Poster Thu, Jul 9, 2026 • 1:00 AM – 2:45 AM PDT HALL A #4601

TokenRatio: Principled Token-Level Preference Optimization via Ratio Matching

Truong Nguyen ⋅ Tien-Phat Nguyen ⋅ Linh Van ⋅ Duy Nguyen ⋅ Khoa Doan ⋅ Trung Le

Abstract

Direct Preference Optimization (DPO) is a widely used RL-free method for aligning language models from pairwise preferences, but it models preferences over full sequences even though generation is driven by per-token decisions. Existing token-level extensions typically decompose a sequence-level Bradley–Terry objective across timesteps, leaving per-prefix (state-wise) optimality implicit. We study how to recover token-level preference optimality using only standard sequence-level pairwise comparisons. We introduce Token-level Bregman Preference Optimization (TBPO), which posits a token-level Bradley--Terry preference model over next-token actions conditioned on the prefix, and derive a Bregman-divergence density-ratio matching objective that generalizes the logistic/DPO loss while preserving the optimal policy induced by the token-level model and maintaining DPO-like simplicity. We introduce two instantiations: TBPO-Q, which explicitly learns a lightweight state baseline, and TBPO-A, which removes the baseline through advantage normalization.

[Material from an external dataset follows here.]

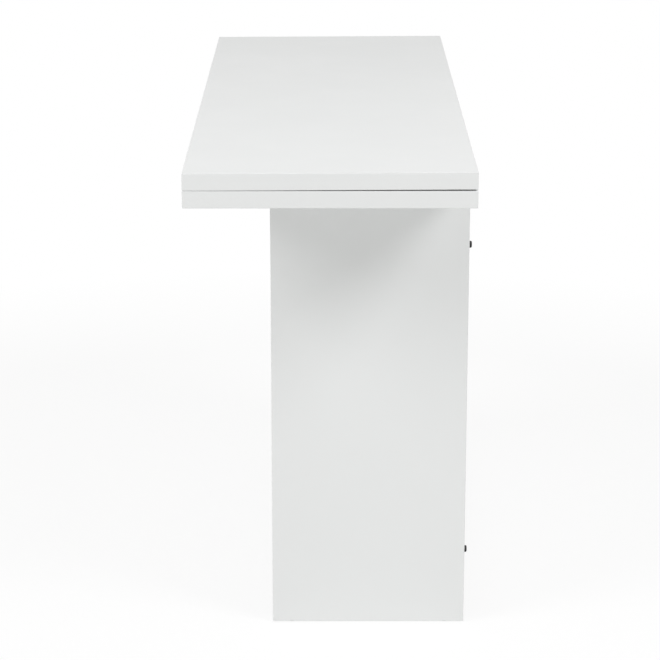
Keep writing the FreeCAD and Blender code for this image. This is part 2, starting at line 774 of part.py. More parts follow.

Across instruction following, helpfulness/harmlessness, and summarization, TBPO improves alignment quality and training stability and increases output diversity relative to strong sequence-level and token-level baselines.

Lay Summary

Modern AI assistants are often improved by showing them two possible answers and teaching them to prefer the better one. Most current methods judge each answer as a whole, even though the model actually writes one small piece of text at a time, so it can be hard to know which early choices helped or hurt the final answer. We developed TokenRatio, a training method that uses the same kind of “better answer vs. worse answer” data but turns it into guidance for each writing step. Instead of simply rewarding a whole response, our method compares how the better and worse answers are developing as they are written, helping the model make stronger local choices without using costly reinforcement-learning procedures. We also include safeguards so the method does not blame one small decision for differences that are really caused by the surrounding context. In experiments on instruction following, helpful and harmless dialogue, summarization, and reasoning benchmarks, TokenRatio improved alignment quality and training stability while preserving more diverse responses than strong baselines. This matters because better step-by-step training can make AI assistants more reliable, concise, and useful without adding much complexity.